As he begins his account, Paul reports that he “delivers” or “hands on” this tradition about the night on which Jesus was “handed over” or “delivered up.” Our modern English versions often obscure the echo of the word in Paul’s introduction. The NRSV, for example, uses “handed on” and “betrayed” (1 Corinthians 11:23), associating Paul’s language with Judas’s betrayal. While “handing over” may recall that event, Paul elsewhere stresses that God, acting for the world’s salvation, hands Jesus over (Romans 4:25; 8:32), echoing the language of Isaiah (53:6, 12b).1

Paul then narrates the actions of Jesus in parallel scenes. First, Jesus took bread, gave thanks, and broke it (1 Corinthians 11:24). In the Synoptic tradition, the meal Jesus shares with his disciples is Passover, so the bread would have been unleavened, remembering the haste with which the Israelites left Egypt’s oppression (Exodus 12: 39). Secondly, after dinner, Jesus took the cup and shared it with them (1 Corinthians 11:25).

After both the bread and the cup, Jesus instructs his disciples: “Do this in remembrance of me” (1 Corinthians 11:24, 25). In the context of the Passover meal whose participants remember God’s deliverance from slavery (Exodus 12:14), Jesus now calls his disciples to see a new act of God’s deliverance, one they experience in Jesus’ death.

The disciples are to observe this memorial repeatedly. They are to keep on breaking the bread and sharing the cup. Each time they do so, they remember Jesus, whose gifts resound with and echo God’s gifts of freedom and deliverance in the Exodus. They remember Jesus’ giving of his own body and blood for them and in their place. This gift fashions a new covenant (Jeremiah 31:31-34), freeing them and creating a people bound to God and to each other.

This gift calls the Corinthians to look beyond the narrow confines of the present, to look back to the saving acts of God in the exodus and in Christ’s self-offering. Following Christ’s example, they are to look beyond self-interest to offer life for others. But the Corinthians are also to look forward in hope, as they proclaim the Lord’s death “until he comes” (1 Corinthians 11:26). Their worship thus contains a future dimension, as it also proclaims Christ’s ultimate victory.2

How might preachers shape a sermon on this text? These reflections suggest at least three possible paths.

  1. A sermon might examine the meal within the framework of Israel’s history of the Exodus and the Passover as the context in which Jesus and his disciples shared their meal. The ancient ritual grounds Christian observance and the new covenant Jesus establishes. Such a sermon would work carefully with both the first reading (Exodus 12:1-4, (5-10), 11-14) and the second reading for Maundy Thursday.
  2. A sermon might focus on the broader context of the meal within the story of Jesus, stressing the offering of Jesus’ life as the source of salvation and life, God’s gift of radical grace that establishes a covenant that grounds our relationship with God and with each other.
  3. A sermon might reflect on Paul’s own use of the tradition as a pastoral word for the divided church in Corinth as a model for addressing our own divided congregations and churches.

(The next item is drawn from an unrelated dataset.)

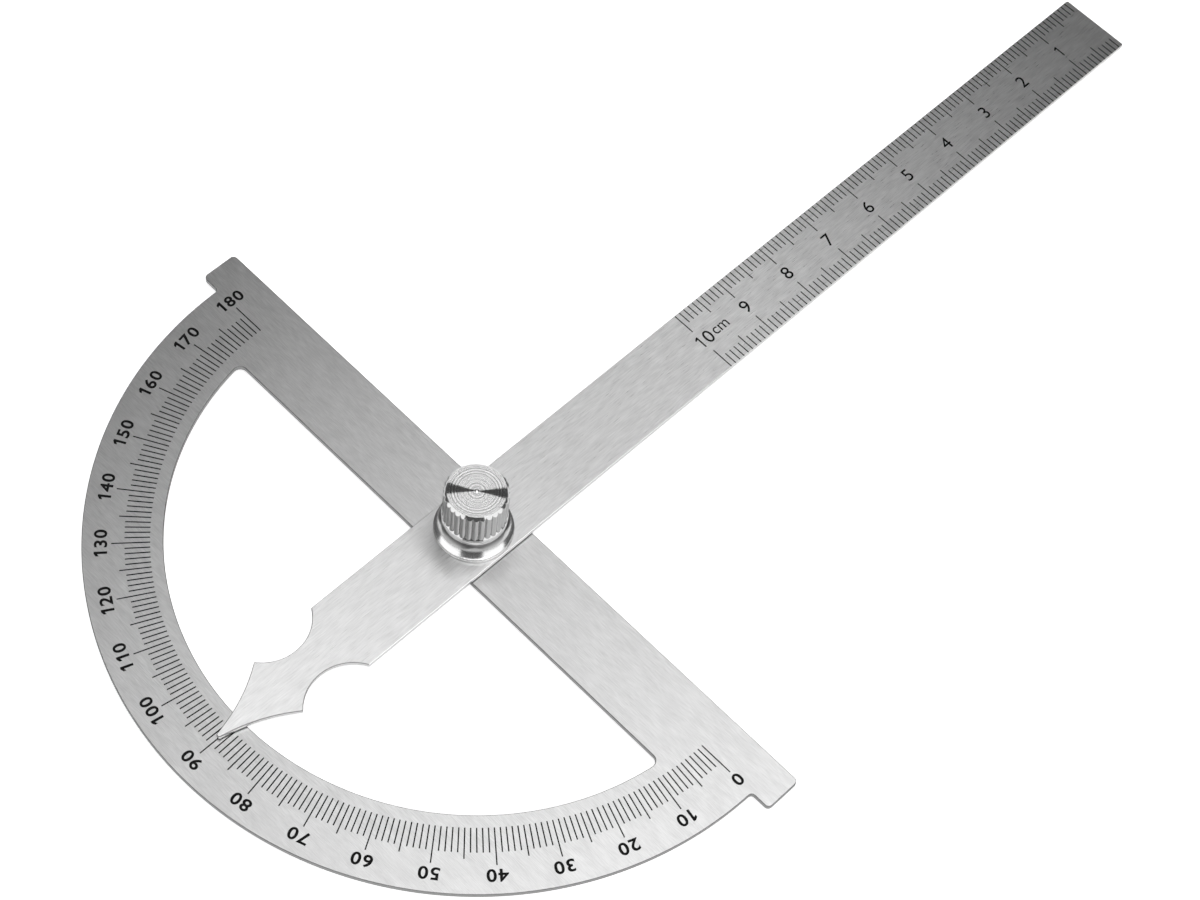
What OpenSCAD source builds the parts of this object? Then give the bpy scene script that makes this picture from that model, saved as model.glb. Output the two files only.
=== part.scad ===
// Angle gauge: a half-round protractor plate with a swinging rule, clamped by a thumb nut.
// Millimetres. The pivot axis is Z, the plate's 0 degree end is +X and its 180 degree end is -X.
// The rule's measuring tip points along +Y, and its pointer reads the arc on the -Y side.
// Z is 0 on the flat outer face of the pivot screw's head, which the gauge lies on.

/* [Protractor plate] */
// Outer radius of the half-round arc
arc_r = 60; // [50:0.5:90]
// Radial width of the graduated arc band
band_w = 12.4; // [9:0.2:16]
// Width of the straight bar that carries the pivot
bar_w = 13; // [11:0.5:20]
// How far each ear reaches past the arc
ear_out = 3.5; // [2:0.5:8]
// Radius on the corners of the ears
ear_corner_r = 0.8; // [0.3:0.1:1.4]
// Radius in the notch between ear and arc
notch_r = 0.6; // [0.2:0.1:1.5]
// Radius in the two corners of the window
window_corner_r = 1.2; // [0.4:0.1:4]
// Thickness of the plate's sheet
plate_t = 1; // [0.8:0.1:2]

/* [Rule] */
// Width of the rule
rule_w = 13; // [11:0.5:20]
// Thickness of the rule's sheet
rule_t = 1; // [0.8:0.1:2]
// Length from the pivot axis to the measuring tip, the zero of the centimetre scale
rule_reach = 151.3; // [120:0.1:220]
// Radius on the corners of the measuring tip
rule_corner_r = 0.3; // [0.1:0.1:2]

/* [Pointer] */
// Width of the neck at its narrowest
neck_w = 5.4; // [4:0.1:7]
// Distance from the pivot axis to the narrowest place of the neck
neck_reach = 34.3; // [30:0.1:36]
// Radius of the two round hollows that make the neck
neck_r = 7.45; // [7:0.05:8.5]
// Width across the two barbs
barb_w = 11; // [9.5:0.1:12]
// Distance from the pivot axis to the end of the pointer
pointer_reach = 52.1; // [48:0.1:56]
// Width of the blunt end of the pointer
pointer_end_w = 0.8; // [0.4:0.1:1.4]
// Radius of the hollow flanks from barb to end
flank_r = 29; // [18:1:80]

/* [Pivot screw] */
// Diameter of the flat head under the plate
head_d = 10; // [8:0.5:14]
// Thickness of the head
head_t = 1; // [0.6:0.1:2]
// Bevel on the outer edge of the head
head_bevel = 0.3; // [0.1:0.05:0.5]
// Diameter of the plain shoulder that the rule turns on
shoulder_d = 5; // [4.6:0.1:7]
// Distance across the two flats that stop the screw from turning in the plate
flats_w = 4.2; // [4:0.1:4.5]
// Outer diameter of the thread
thread_d = 4; // [3:0.5:4.5]
// Length of thread that stands inside the nut
thread_in_nut = 7; // [4:0.5:8.4]
// Bevel on the end of the thread
thread_bevel = 0.5; // [0.2:0.1:0.8]

/* [Clamp washer] */
// Outer diameter of the washer
washer_d = 12.6; // [10:0.2:18]
// Thickness of the washer
washer_t = 0.5; // [0.3:0.1:1.5]

/* [Thumb nut] */
// Full height of the nut
nut_h = 11; // [9.5:0.5:16]
// Diameter over the ribs of the knurl
knurl_d = 10.2; // [9:0.2:16]
// Number of ribs round the knurl
rib_count = 30; // [24:1:44]
// Angle of the first rib from the X axis
rib_start = 4; // [0:1:14]
// Height of each rib above the groove beside it
rib_h = 0.3; // [0.15:0.05:0.4]
// How far the collar under the ribs reaches past them
collar_out = 0.1; // [0.05:0.05:0.4]
// Height of the collar's straight edge
collar_h = 0.15; // [0.1:0.05:0.3]
// Height of the collar's upper edge above the nut's foot
collar_z = 4.4; // [4.2:0.1:5]
// Height of the cone on which the ribs stand
cone_h = 0.8; // [0.5:0.1:1]
// Axial length of the bevel at the knurl's top edge
top_bevel_h = 0.6; // [0.3:0.1:1.2]
// Radial width of the bevel at the knurl's top edge
top_bevel_w = 0.45; // [0.3:0.05:0.7]
// Diameter of the flared skirt at its foot
skirt_d = 12.4; // [11.6:0.2:18]
// Height of the straight rim at the foot of the skirt
rim_h = 0.4; // [0.2:0.1:0.8]
// Height at which the skirt's hollow flare ends
flare_z = 2.7; // [2:0.1:3]
// Diameter of the waist above the flare
waist_d = 9.8; // [8:0.2:10]
// Diameter over the round bead above the waist
bead_d = 10.4; // [10:0.1:12]
// Radius of the bead's round section
bead_r = 0.85; // [0.5:0.05:0.9]
// Depth of the blind threaded hole
nut_hole_depth = 8.6; // [5:0.2:9]
// Width of the small raised pip in the middle of the top face
pip_d = 0.7; // [0.3:0.1:1.5]
// Height of the pip
pip_h = 0.12; // [0.05:0.01:0.15]

/* [Fits] */
// Radial clearance between the rule and the shoulder it turns on
rule_fit = 0.05; // [0.02:0.01:0.1]
// Clearance round the screw's neck in the plate
neck_fit = 0.05; // [0.02:0.01:0.1]
// Radial clearance between the thread and the nut
thread_fit = 0.05; // [0.02:0.01:0.1]
// Radial clearance between the thread and the washer
washer_fit = 0.08; // [0.02:0.01:0.1]
// How far the shoulder stays below the rule's top face, so that the nut grips the rule
grip_gap = 0.05; // [0.02:0.01:0.2]

/* [Hidden] */
$fn = 180;
small_fn = 48;
// Extra length of a cutter past the face it cuts
over = 1;
// Levels of the stack, from the head's outer face up
plate_z = head_t;
rule_z = plate_z + plate_t;
washer_z = rule_z + rule_t;
nut_z = washer_z + washer_t;
// Plate outline
edge_y = bar_w / 2;
window_r = arc_r - band_w;
ear_x = arc_r + ear_out;
corner_y = -edge_y - window_corner_r;
corner_x = sqrt(pow(window_r - window_corner_r, 2) - pow(corner_y, 2));
// Pointer outline: centres of the neck's hollows, and where they end in the barbs
hollow_x = neck_w / 2 + neck_r;
barb_y = -neck_reach - sqrt(pow(neck_r, 2) - pow(hollow_x - barb_w / 2, 2));
end_y = -pointer_reach + pointer_end_w / 2;
// Flank circle: it passes through the barb and the end, and bulges inwards
flank_dx = (barb_w - pointer_end_w) / 2;
flank_dy = barb_y - end_y;
flank_half = sqrt(pow(flank_dx, 2) + pow(flank_dy, 2)) / 2;
flank_off = sqrt(pow(flank_r, 2) - pow(flank_half, 2));
flank_x = (barb_w + pointer_end_w) / 4 + flank_off * flank_dy / (2 * flank_half);
flank_y = (barb_y + end_y) / 2 - flank_off * flank_dx / (2 * flank_half);
// Nut: the flare is a quarter hollow that runs from the waist down to the rim
flare_w = (skirt_d - waist_d) / 2;
flare_h = flare_z - rim_h;
flare_r = (pow(flare_w, 2) + pow(flare_h, 2)) / (2 * flare_w);
bead_z = (flare_z + collar_z - collar_h) / 2;
// Ribs are round bars set so close that they meet in a groove of depth rib_h
knurl_r = knurl_d / 2;
groove_r = knurl_r - rib_h;
half_pitch = 180 / rib_count;
rib_r = (pow(knurl_r, 2) + pow(groove_r, 2) - 2 * knurl_r * groove_r * cos(half_pitch))
        / (2 * (knurl_r - groove_r * cos(half_pitch)));
pip_r = (pow(pip_d / 2, 2) + pow(pip_h, 2)) / (2 * pip_h);

// A bar with round corners, from (x0, y0) to (x1, y1)
module round_bar(x0, y0, x1, y1, r) {
    translate([x0 + r, y0]) square([x1 - x0 - 2 * r, y1 - y0]);
    translate([x0, y0 + r]) square([x1 - x0, y1 - y0 - 2 * r]);
    for (x = [x0 + r, x1 - r], y = [y0 + r, y1 - r])
        translate([x, y]) circle(r = r, $fn = small_fn);
}

// The round hole or neck with two flats, grown by a clearance
module flatted_round(grow) {
    intersection() {
        circle(d = shoulder_d + 2 * grow);
        square([flats_w + 2 * grow, shoulder_d + 2 * grow], center = true);
    }
}

// Metal left in one corner of the window, outside its fillet
module window_corner() {
    out = window_r / (window_r - window_corner_r);
    difference() {
        polygon([
            [corner_x, corner_y],
            [corner_x, -edge_y + over],
            [window_r + over, -edge_y + over],
            [corner_x * out + over, corner_y * out],
            [corner_x * out, corner_y * out]
        ]);
        translate([corner_x, corner_y]) circle(r = window_corner_r, $fn = small_fn);
    }
}

// The D-shaped window under the bar
module window() {
    difference() {
        intersection() {
            circle(r = window_r);
            translate([-arc_r, -arc_r - edge_y]) square([2 * arc_r, arc_r]);
        }
        window_corner();
        mirror([1, 0]) window_corner();
    }
}

// Fillet in the notch where an ear meets the arc
module notch_fillet() {
    difference() {
        translate([arc_r - over, -notch_r]) square([notch_r + over, notch_r + over]);
        translate([arc_r + notch_r, -notch_r]) circle(r = notch_r, $fn = small_fn);
    }
}

module protractor_plate() {
    color("silver") translate([0, 0, plate_z]) linear_extrude(plate_t) difference() {
        union() {
            intersection() {
                circle(r = arc_r);
                translate([-arc_r, -arc_r]) square([2 * arc_r, arc_r + edge_y / 2]);
            }
            round_bar(-ear_x, 0, ear_x, edge_y, ear_corner_r);
            notch_fillet();
            mirror([1, 0]) notch_fillet();
        }
        window();
        flatted_round(neck_fit);
    }
}

// Tapering pointer from barbs to end, with hollow flanks and a round end
module pointer() {
    difference() {
        polygon([
            [-barb_w / 2, barb_y],
            [-pointer_end_w / 2, end_y],
            [pointer_end_w / 2, end_y],
            [barb_w / 2, barb_y]
        ]);
        for (side = [-1, 1])
            translate([side * flank_x, flank_y]) circle(r = flank_r, $fn = 360);
    }
    translate([0, end_y]) circle(d = pointer_end_w, $fn = small_fn);
}

module rule_arm() {
    color("gainsboro") translate([0, 0, rule_z]) linear_extrude(rule_t) difference() {
        union() {
            difference() {
                union() {
                    translate([-rule_w / 2, barb_y]) square([rule_w, rule_reach - barb_y - rule_w]);
                    round_bar(-rule_w / 2, 0, rule_w / 2, rule_reach, rule_corner_r);
                }
                for (side = [-1, 1])
                    translate([side * hollow_x, -neck_reach]) circle(r = neck_r);
            }
            pointer();
        }
        circle(d = shoulder_d + 2 * rule_fit);
    }
}

module pivot_screw() {
    color("lightgray") {
        // Flat head under the plate, bevelled at its outer edge
        cylinder(d1 = head_d - 2 * head_bevel, d2 = head_d, h = head_bevel);
        translate([0, 0, head_bevel]) cylinder(d = head_d, h = head_t - head_bevel);
        // Neck with two flats, held in the plate
        translate([0, 0, head_t]) linear_extrude(plate_t) flatted_round(0);
        // Plain shoulder that the rule turns on
        translate([0, 0, rule_z]) cylinder(d = shoulder_d, h = rule_t - grip_gap);
        // Thread, drawn at its outer diameter
        thread_top = nut_z + thread_in_nut;
        translate([0, 0, rule_z]) cylinder(d = thread_d, h = thread_top - thread_bevel - rule_z);
        translate([0, 0, thread_top - thread_bevel])
            cylinder(d1 = thread_d, d2 = thread_d - 2 * thread_bevel, h = thread_bevel);
    }
}

module clamp_washer() {
    color("silver") translate([0, 0, washer_z]) difference() {
        cylinder(d = washer_d, h = washer_t);
        translate([0, 0, -over]) cylinder(d = thread_d + 2 * washer_fit, h = washer_t + 2 * over);
    }
}

// Turned outline of the nut without its knurl: rim, hollow flare, waist, bead, collar and cone
module nut_outline() {
    difference() {
        square([skirt_d / 2, flare_z]);
        translate([waist_d / 2 + flare_r, flare_z]) circle(r = flare_r);
    }
    square([waist_d / 2, collar_z - collar_h / 2]);
    translate([bead_d / 2 - bead_r, bead_z]) circle(r = bead_r, $fn = small_fn);
    polygon([
        [0, collar_z - collar_h],
        [knurl_r + collar_out, collar_z - collar_h],
        [knurl_r + collar_out, collar_z],
        [knurl_r - rib_r - rib_h / 2, collar_z + cone_h],
        [0, collar_z + cone_h]
    ]);
}

// Envelope of the knurl, from inside the collar to the bevel at the top
module knurl_envelope() {
    polygon([
        [0, collar_z - collar_h / 2],
        [knurl_r, collar_z - collar_h / 2],
        [knurl_r, nut_h - top_bevel_h],
        [knurl_r - top_bevel_w, nut_h],
        [0, nut_h]
    ]);
}

// Cross-section of the straight knurl: round ribs side by side round a core
module knurl_section() {
    circle(r = knurl_r - rib_r);
    for (i = [0 : rib_count - 1])
        rotate(rib_start + 2 * half_pitch * i)
            translate([knurl_r - rib_r, 0])
                circle(r = rib_r, $fn = small_fn);
}

// Knurl: straight ribs, bevelled at the top and rooted in the collar
module knurl() {
    intersection() {
        rotate_extrude() knurl_envelope();
        linear_extrude(nut_h + over) knurl_section();
    }
}

module thumb_nut() {
    color("gainsboro") translate([0, 0, nut_z]) difference() {
        union() {
            rotate_extrude() nut_outline();
            knurl();
            // Pip left by the lathe in the middle of the top face
            intersection() {
                translate([0, 0, nut_h + pip_h - pip_r]) sphere(r = pip_r);
                translate([0, 0, nut_h - pip_h]) cylinder(d = 2 * pip_d, h = 3 * pip_h);
            }
        }
        // Blind threaded hole with a bevelled mouth
        translate([0, 0, -over]) cylinder(d = thread_d + 2 * thread_fit, h = nut_hole_depth + over);
        translate([0, 0, -thread_bevel])
            cylinder(d1 = thread_d + 4 * thread_bevel, d2 = thread_d, h = 2 * thread_bevel);
    }
}

protractor_plate();
rule_arm();
pivot_screw();
clamp_washer();
thumb_nut();
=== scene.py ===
# %% [markdown]
# # Angle gauge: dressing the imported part
# An angle gauge is a half-round steel plate with a degree scale, a steel rule that swings on it with
# a pointer, and a thumb nut that clamps the two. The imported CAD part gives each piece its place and
# size. It could be shown as it is, but it has no scale and no thread, and its edges are plain. So
# each piece is modelled again at the same size, with finer edges, its marks and its finish. This
# cell loads the part and names the level of each layer, in millimetres.

from math import atan2, ceil, cos, degrees, hypot, pi, radians, sin, sqrt, tau

import bmesh
import bpy
from mathutils import Matrix, Quaternion, Vector


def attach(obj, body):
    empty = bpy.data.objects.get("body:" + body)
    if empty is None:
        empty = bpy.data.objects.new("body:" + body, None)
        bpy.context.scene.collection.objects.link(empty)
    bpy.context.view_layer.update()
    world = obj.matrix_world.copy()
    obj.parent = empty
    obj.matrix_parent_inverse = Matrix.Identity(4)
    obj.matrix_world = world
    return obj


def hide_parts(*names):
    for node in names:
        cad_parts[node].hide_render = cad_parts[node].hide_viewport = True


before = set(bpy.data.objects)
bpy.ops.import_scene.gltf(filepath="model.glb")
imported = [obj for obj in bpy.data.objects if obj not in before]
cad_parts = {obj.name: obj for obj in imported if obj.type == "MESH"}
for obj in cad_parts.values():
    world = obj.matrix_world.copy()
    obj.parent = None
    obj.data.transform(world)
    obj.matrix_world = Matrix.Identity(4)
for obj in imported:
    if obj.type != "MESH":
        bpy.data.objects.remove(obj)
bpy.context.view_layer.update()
MM = 0.001
SHEET, WASHER_T = 1.0, 0.5
PLATE_Z = 1.0
RULE_Z = PLATE_Z + SHEET
WASHER_Z = RULE_Z + SHEET
NUT_Z = WASHER_Z + WASHER_T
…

Such a sermon would focus on the significance of the Supper as a sign of Christian unity, exploring ways that our memory of Christ’s body and blood re-members us for fellowship and mission. Sharing this meal refashions us as a people whose lives are shaped, not by our own desires for prestige and power, but by the self-giving love of Christ who feeds and nurtures us, making us whole again.

Notes:

  1. Richard B. Hays, First Corinthians (Interpretation: A Bible Commentary for Teaching and Preaching; Louisville: John Knox, 1997), 198.
  2. Carl Holladay, The First Letter of Paul to the Corinthians (The Living Word Commentary; Abilene, TX: ACU Press, 1979), 150.